**WORK REQUIRED:** Take the data below and repeat it exactly.

--- --- ---

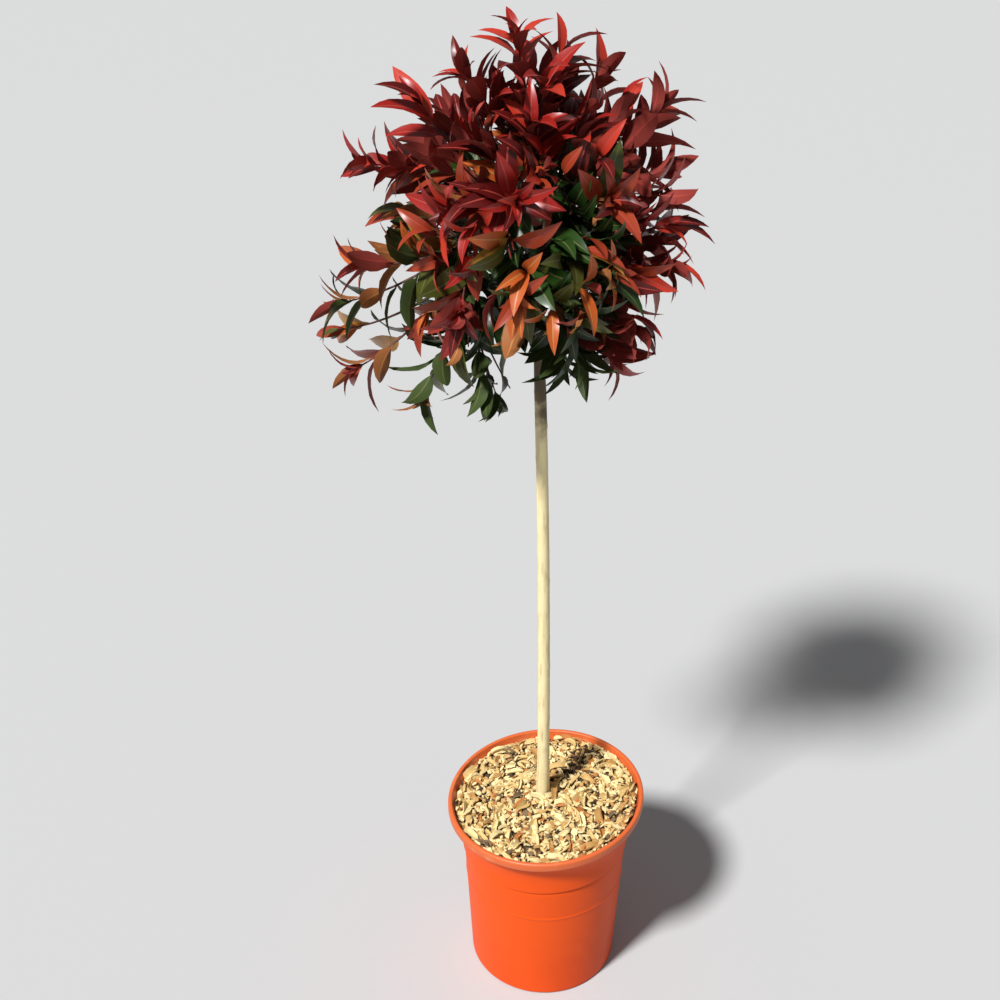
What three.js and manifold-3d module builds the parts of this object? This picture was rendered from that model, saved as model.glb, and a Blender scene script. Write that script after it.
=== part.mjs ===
// A standard (lollipop) red-tipped photinia in a round plastic pot, about a metre tall.
//
// Millimetres, +Z up. The origin is the centre of the pot's flat underside, -Y is the front and +X its right.
// The pot holds a root ball of compost under a layer of wood chips. One bare stem stands on the compost and
// runs up into the crown. Boughs leave it in rings, and each carries one mass of foliage on its tip, 0.3 mm
// clear. A mass is a stem, the shoots that branch from it and their leaves, joined into one solid.
import * as THREE from "three";
import { mergeVertices } from "three/addons/utils/BufferGeometryUtils.js";
import Module from "manifold-3d";

const wasm = await Module();
wasm.setup();

// ---- Driving dimensions ----
const GAP = 0.3; // between solids that touch on the real plant
const GOLDEN_ANGLE = Math.PI * (3 - Math.sqrt(5));

const POT = {
  sides: 40,
  height: 215,
  wall: 2,
  floor: 3,
  baseRadius: 76.3, // at the top of the chamfer round the foot
  chamfer: 2.5,
  stepHeight: 160, // where the body ends and the collar begins
  stepRadius: 83.8,
  collarRadius: 85.6,
  flareRadius: 96, // of the wall under the lip, which flares out from the collar
  flarePower: 3,
  lipDepth: 10,
  lipRadius: 100,
  lipInner: 95.5,
  rimLean: 0.072, // rise of the rim per mm towards +X, as the thin wall has gone out of true
  drains: { count: 6, radius: 5, circle: 52 },
};
const COMPOST_TOP = 194;
const CHIPS = {
  top: 206,
  lean: 0.09, // rise of the layer per mm towards +X, more than the rim's
  rings: 5,
  sides: 22,
  relief: 2.2, // rise or fall of the layer's surface
  holeRadius: 9.2, // round the stem's foot
  loose: 22,
  length: 20,
  width: 9,
  thick: 3.2,
  seed: 5,
};

const TRUNK = {
  sides: 12,
  steps: 12,
  foot: [-2.6, 5, COMPOST_TOP + GAP],
  bow: [-7, 1], // where the stem's middle lies at half its height
  tip: [-20, -2, 872],
  footRadius: 6.1,
  crownRadius: 5.3, // where the first boughs leave
  crownHeight: 680,
  tipRadius: 2.6,
  flare: 1.8, // extra radius at the root flare
  flareHeight: 35,
};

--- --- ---

**WRITTEN RESPONSE:**
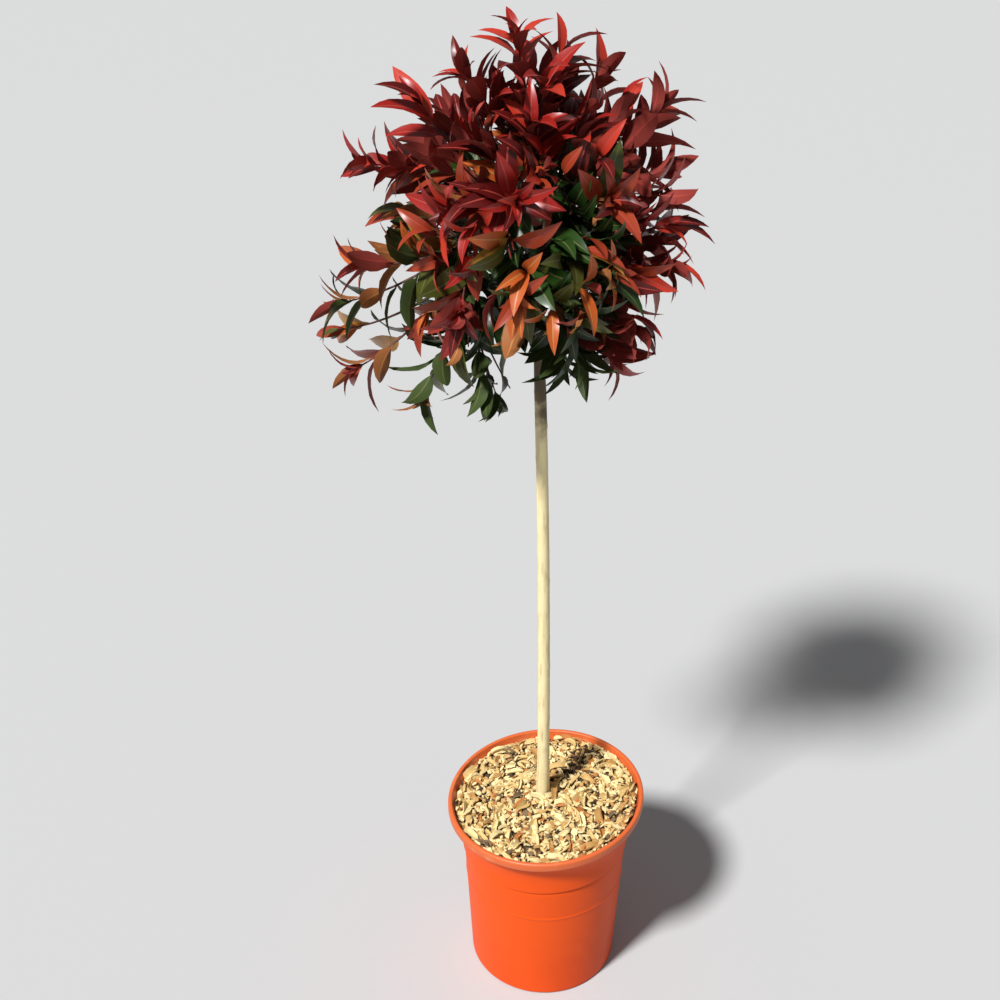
What three.js and manifold-3d module builds the parts of this object? This picture was rendered from that model, saved as model.glb, and a Blender scene script. Write that script after it.
=== part.mjs ===
// A standard (lollipop) red-tipped photinia in a round plastic pot, about a metre tall.
//
// Millimetres, +Z up. The origin is the centre of the pot's flat underside, -Y is the front and +X its right.
// The pot holds a root ball of compost under a layer of wood chips. One bare stem stands on the compost and
// runs up into the crown. Boughs leave it in rings, and each carries one mass of foliage on its tip, 0.3 mm
// clear. A mass is a stem, the shoots that branch from it and their leaves, joined into one solid.
import * as THREE from "three";
import { mergeVertices } from "three/addons/utils/BufferGeometryUtils.js";
import Module from "manifold-3d";

const wasm = await Module();
wasm.setup();

// ---- Driving dimensions ----
const GAP = 0.3; // between solids that touch on the real plant
const GOLDEN_ANGLE = Math.PI * (3 - Math.sqrt(5));

const POT = {
  sides: 40,
  height: 215,
  wall: 2,
  floor: 3,
  baseRadius: 76.3, // at the top of the chamfer round the foot
  chamfer: 2.5,
  stepHeight: 160, // where the body ends and the collar begins
  stepRadius: 83.8,
  collarRadius: 85.6,
  flareRadius: 96, // of the wall under the lip, which flares out from the collar
  flarePower: 3,
  lipDepth: 10,
  lipRadius: 100,
  lipInner: 95.5,
  rimLean: 0.072, // rise of the rim per mm towards +X, as the thin wall has gone out of true
  drains: { count: 6, radius: 5, circle: 52 },
};
const COMPOST_TOP = 194;
const CHIPS = {
  top: 206,
  lean: 0.09, // rise of the layer per mm towards +X, more than the rim's
  rings: 5,
  sides: 22,
  relief: 2.2, // rise or fall of the layer's surface
  holeRadius: 9.2, // round the stem's foot
  loose: 22,
  length: 20,
  width: 9,
  thick: 3.2,
  seed: 5,
};

const TRUNK = {
  sides: 12,
  steps: 12,
  foot: [-2.6, 5, COMPOST_TOP + GAP],
  bow: [-7, 1], // where the stem's middle lies at half its height
  tip: [-20, -2, 872],
  footRadius: 6.1,
  crownRadius: 5.3, // where the first boughs leave
  crownHeight: 680,
  tipRadius: 2.6,
  flare: 1.8, // extra radius at the root flare
  flareHeight: 35,
};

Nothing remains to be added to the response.